BEGIN MATERIAL

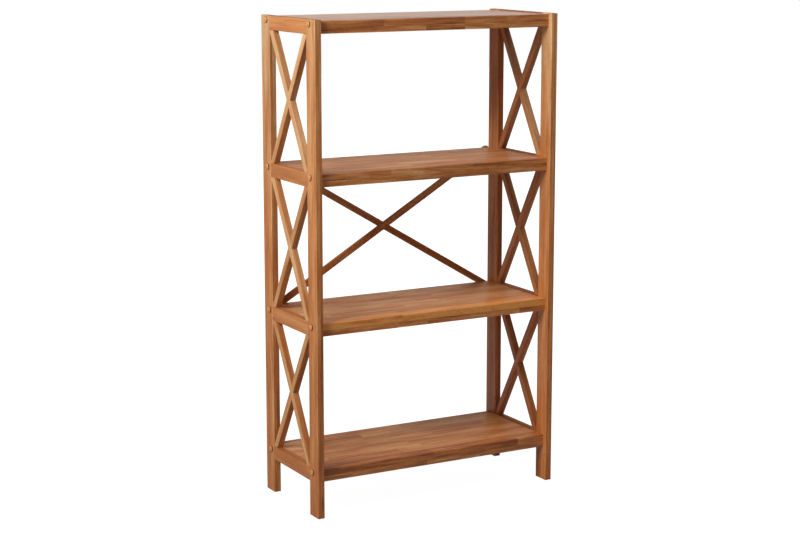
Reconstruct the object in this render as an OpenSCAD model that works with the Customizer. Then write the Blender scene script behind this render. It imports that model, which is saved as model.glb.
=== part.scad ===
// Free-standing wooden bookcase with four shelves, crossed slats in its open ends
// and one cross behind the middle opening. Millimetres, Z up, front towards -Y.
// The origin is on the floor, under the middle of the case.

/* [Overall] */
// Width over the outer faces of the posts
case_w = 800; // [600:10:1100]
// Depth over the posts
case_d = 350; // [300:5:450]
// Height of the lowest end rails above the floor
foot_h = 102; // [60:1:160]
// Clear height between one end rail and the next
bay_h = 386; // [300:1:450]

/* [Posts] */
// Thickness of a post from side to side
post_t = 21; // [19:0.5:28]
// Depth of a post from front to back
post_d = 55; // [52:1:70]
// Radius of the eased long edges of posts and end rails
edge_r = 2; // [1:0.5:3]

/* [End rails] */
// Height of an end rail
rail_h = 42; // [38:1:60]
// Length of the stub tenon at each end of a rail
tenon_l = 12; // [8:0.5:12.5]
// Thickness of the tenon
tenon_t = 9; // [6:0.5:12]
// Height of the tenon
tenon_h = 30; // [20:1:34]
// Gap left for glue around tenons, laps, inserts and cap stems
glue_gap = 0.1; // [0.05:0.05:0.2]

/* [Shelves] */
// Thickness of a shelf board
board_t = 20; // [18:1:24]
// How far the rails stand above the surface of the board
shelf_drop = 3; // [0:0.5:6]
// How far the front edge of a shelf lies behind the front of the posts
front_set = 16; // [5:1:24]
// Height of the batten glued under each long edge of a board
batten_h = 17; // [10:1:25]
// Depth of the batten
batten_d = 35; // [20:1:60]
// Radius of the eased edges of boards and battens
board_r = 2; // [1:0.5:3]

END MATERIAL

(WHAT THE TASK ASKS) Each line of the listing above should be output exactly.

(RESPONSE TO THE EXERCISE)
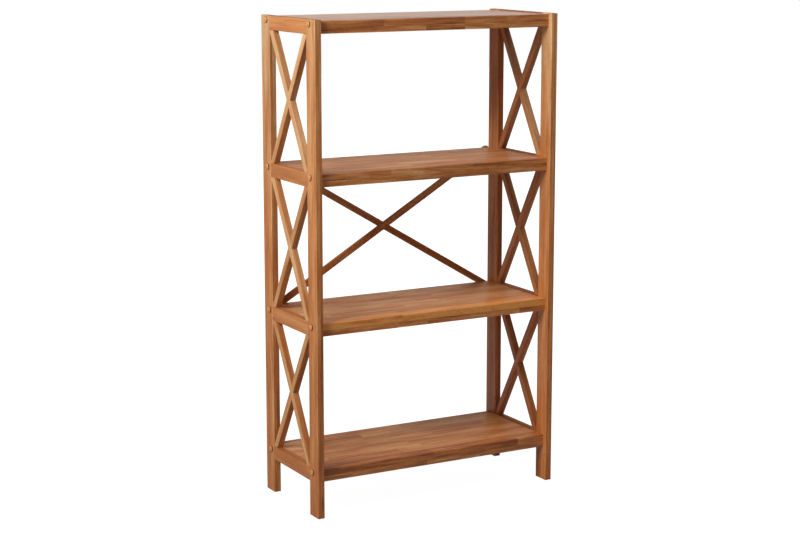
Reconstruct the object in this render as an OpenSCAD model that works with the Customizer. Then write the Blender scene script behind this render. It imports that model, which is saved as model.glb.
=== part.scad ===
// Free-standing wooden bookcase with four shelves, crossed slats in its open ends
// and one cross behind the middle opening. Millimetres, Z up, front towards -Y.
// The origin is on the floor, under the middle of the case.

/* [Overall] */
// Width over the outer faces of the posts
case_w = 800; // [600:10:1100]
// Depth over the posts
case_d = 350; // [300:5:450]
// Height of the lowest end rails above the floor
foot_h = 102; // [60:1:160]
// Clear height between one end rail and the next
bay_h = 386; // [300:1:450]

/* [Posts] */
// Thickness of a post from side to side
post_t = 21; // [19:0.5:28]
// Depth of a post from front to back
post_d = 55; // [52:1:70]
// Radius of the eased long edges of posts and end rails
edge_r = 2; // [1:0.5:3]

/* [End rails] */
// Height of an end rail
rail_h = 42; // [38:1:60]
// Length of the stub tenon at each end of a rail
tenon_l = 12; // [8:0.5:12.5]
// Thickness of the tenon
tenon_t = 9; // [6:0.5:12]
// Height of the tenon
tenon_h = 30; // [20:1:34]
// Gap left for glue around tenons, laps, inserts and cap stems
glue_gap = 0.1; // [0.05:0.05:0.2]

/* [Shelves] */
// Thickness of a shelf board
board_t = 20; // [18:1:24]
// How far the rails stand above the surface of the board
shelf_drop = 3; // [0:0.5:6]
// How far the front edge of a shelf lies behind the front of the posts
front_set = 16; // [5:1:24]
// Height of the batten glued under each long edge of a board
batten_h = 17; // [10:1:25]
// Depth of the batten
batten_d = 35; // [20:1:60]
// Radius of the eased edges of boards and battens
board_r = 2; // [1:0.5:3]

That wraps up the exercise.